2 April 2026

Autonomous Penetration Testing Agents, AWS Security Agent, and the Compliance Question

Jed Kafetz

Head of Commercial Innovation

Why agent-led testing is getting much better, but compliance and assurance still depend on context

On 31 March 2026, AWS made its Security Agent generally available for on-demand penetration testing. It is not another vulnerability scanner. AWS is making a much bigger claim: that an autonomous agent can understand your application, reason about it, test it in context, and report verified findings. If you work in security, you should be paying attention to what that means.

I have spent more than a decade in penetration testing, sit on the CREST UK Council, and have closely followed the development and application of AI since 2022. This piece is my honest take on where agentic penetration testing sits today, what it can realistically do, and what your compliance obligations actually say about it.

Before going further: this is an opinion piece. It is not legal advice, audit guidance, or a substitute for speaking to your own assessor, auditor, regulator, QSAC, or compliance lead. Every business is different. You hold different data, operate under different contractual obligations, and carry different risk profiles. What is appropriate for one organisation may be wholly inadequate for another. The ICO is clear that what counts as “appropriate” depends on your own circumstances and the risks your processing presents.
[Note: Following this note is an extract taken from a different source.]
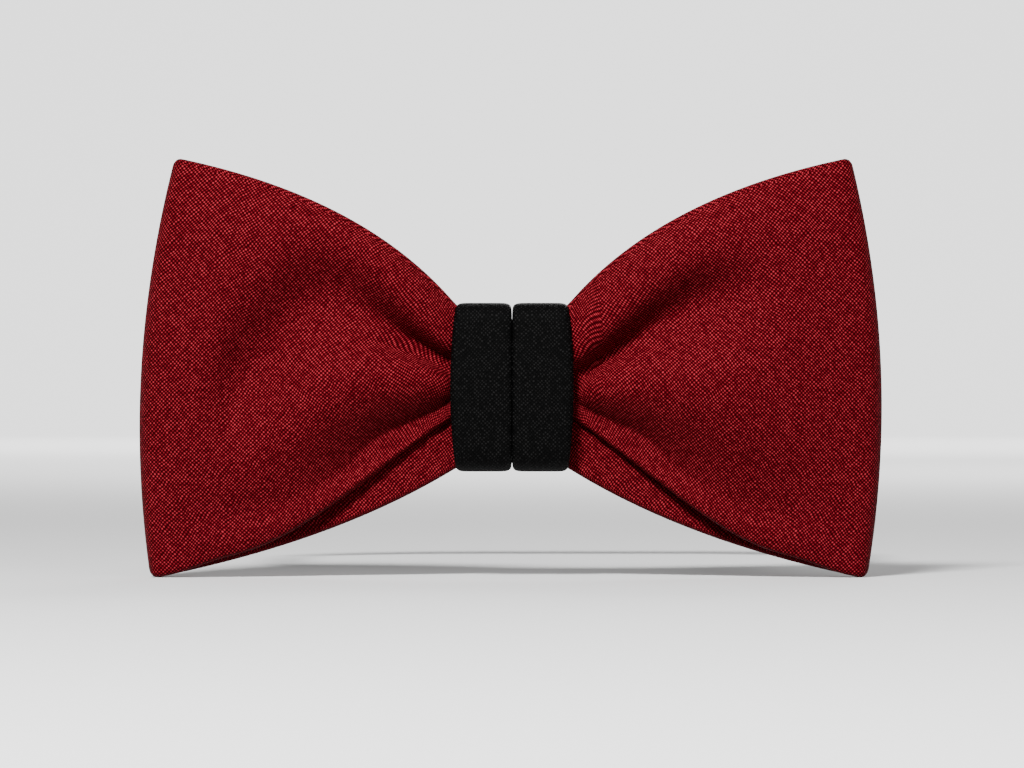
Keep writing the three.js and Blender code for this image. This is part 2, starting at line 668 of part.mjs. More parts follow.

First, what are these tools?

There is now a growing category of platforms that sit between traditional scanners and traditional human-led penetration tests. The current field includes AWS Security Agent, Horizon3.ai NodeZero, XBOW, Pentera, Escape, and Penligent, among others. They are not all identical. Some lean toward infrastructure validation, some toward attack-path simulation, and some toward web application and API testing. But the broad theme is the same: automation is moving up the value chain from “find obvious issues” to “reason about attack paths and validate exploitability.”

The catalyst for this piece is AWS Security Agent, which reached general availability on 31 March 2026 across six AWS Regions, with multicloud support covering Azure, GCP, and on-premises environments. AWS positions it as a system of specialised AI agents that develop application context from source code, documentation and architecture diagrams, then execute multi-step attack scenarios to identify and validate security vulnerabilities. It combines static analysis, dynamic analysis and penetration testing into a single context-aware agent, and AWS is pricing it at $50 per task-hour with a two-month free trial for new customers. When a hyperscaler of AWS’s scale enters the penetration testing space with that kind of pricing and positioning, the market should take notice.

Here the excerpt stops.